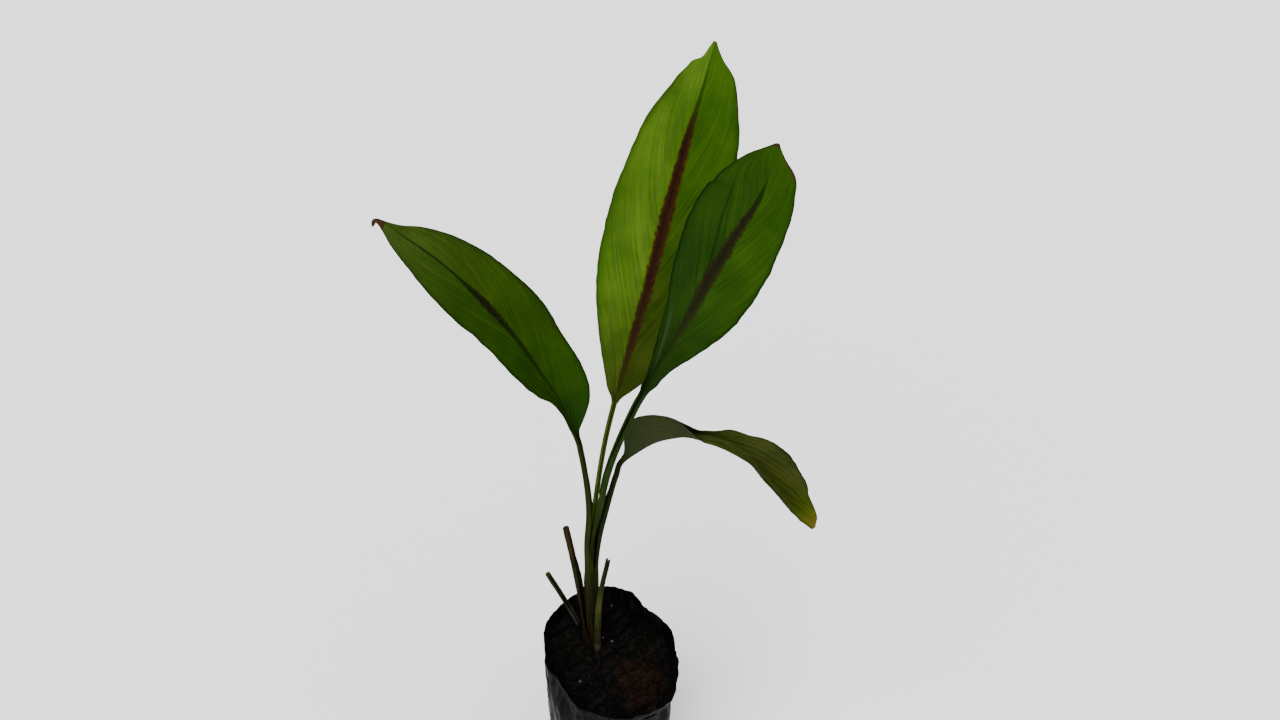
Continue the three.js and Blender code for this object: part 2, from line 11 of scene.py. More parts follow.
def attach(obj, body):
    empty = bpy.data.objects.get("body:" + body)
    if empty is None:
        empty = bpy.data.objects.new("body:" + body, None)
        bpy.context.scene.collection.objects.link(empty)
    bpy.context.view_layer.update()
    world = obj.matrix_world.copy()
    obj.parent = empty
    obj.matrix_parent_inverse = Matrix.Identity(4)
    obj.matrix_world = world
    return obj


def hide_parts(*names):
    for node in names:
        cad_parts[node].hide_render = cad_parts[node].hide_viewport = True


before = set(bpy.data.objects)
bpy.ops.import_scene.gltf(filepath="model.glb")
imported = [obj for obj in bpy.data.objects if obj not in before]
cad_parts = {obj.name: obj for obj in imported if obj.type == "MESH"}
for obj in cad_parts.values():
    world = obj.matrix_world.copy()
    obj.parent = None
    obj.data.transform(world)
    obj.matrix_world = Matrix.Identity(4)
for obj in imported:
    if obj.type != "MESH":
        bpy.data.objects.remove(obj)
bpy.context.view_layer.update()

· · · ·

▶ **What the task asks**: Copy each line of the data exactly, leaving nothing out.

▶ **Exercise solution**:
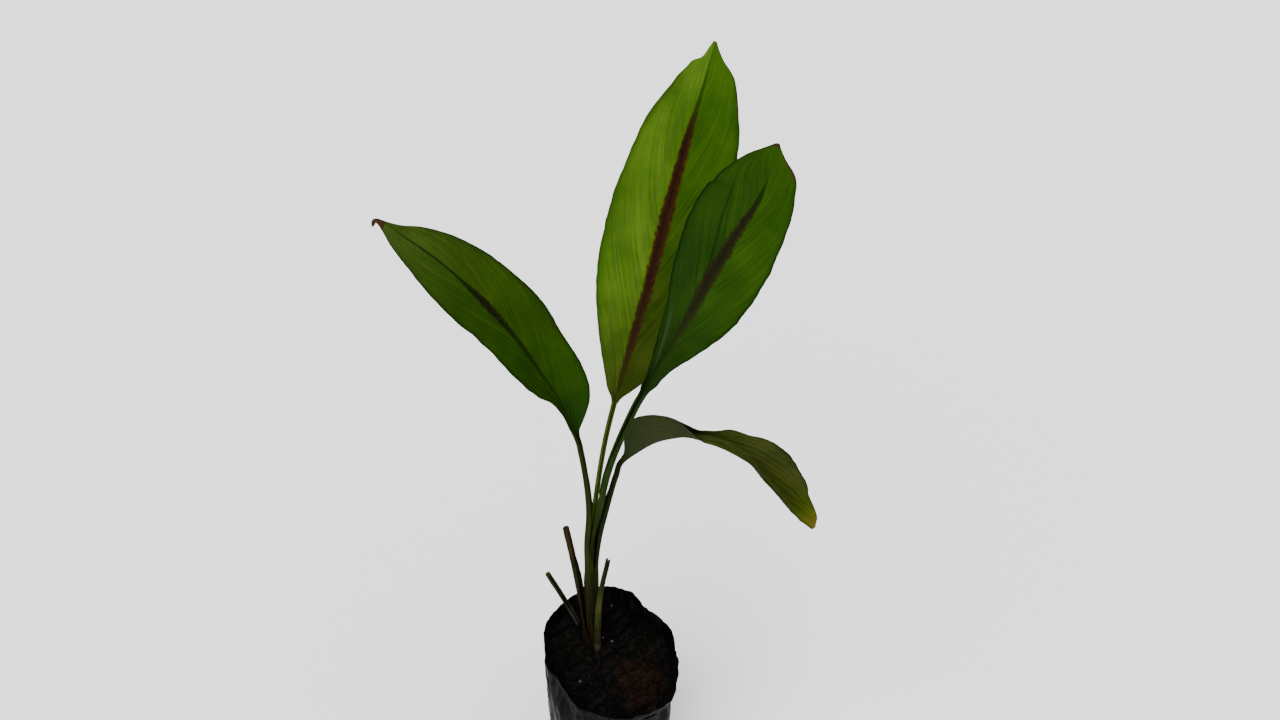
Continue the three.js and Blender code for this object: part 2, from line 11 of scene.py. More parts follow.
def attach(obj, body):
    empty = bpy.data.objects.get("body:" + body)
    if empty is None:
        empty = bpy.data.objects.new("body:" + body, None)
        bpy.context.scene.collection.objects.link(empty)
    bpy.context.view_layer.update()
    world = obj.matrix_world.copy()
    obj.parent = empty
    obj.matrix_parent_inverse = Matrix.Identity(4)
    obj.matrix_world = world
    return obj


def hide_parts(*names):
    for node in names:
        cad_parts[node].hide_render = cad_parts[node].hide_viewport = True


before = set(bpy.data.objects)
bpy.ops.import_scene.gltf(filepath="model.glb")
imported = [obj for obj in bpy.data.objects if obj not in before]
cad_parts = {obj.name: obj for obj in imported if obj.type == "MESH"}
for obj in cad_parts.values():
    world = obj.matrix_world.copy()
    obj.parent = None
    obj.data.transform(world)
    obj.matrix_world = Matrix.Identity(4)
for obj in imported:
    if obj.type != "MESH":
        bpy.data.objects.remove(obj)
bpy.context.view_layer.update()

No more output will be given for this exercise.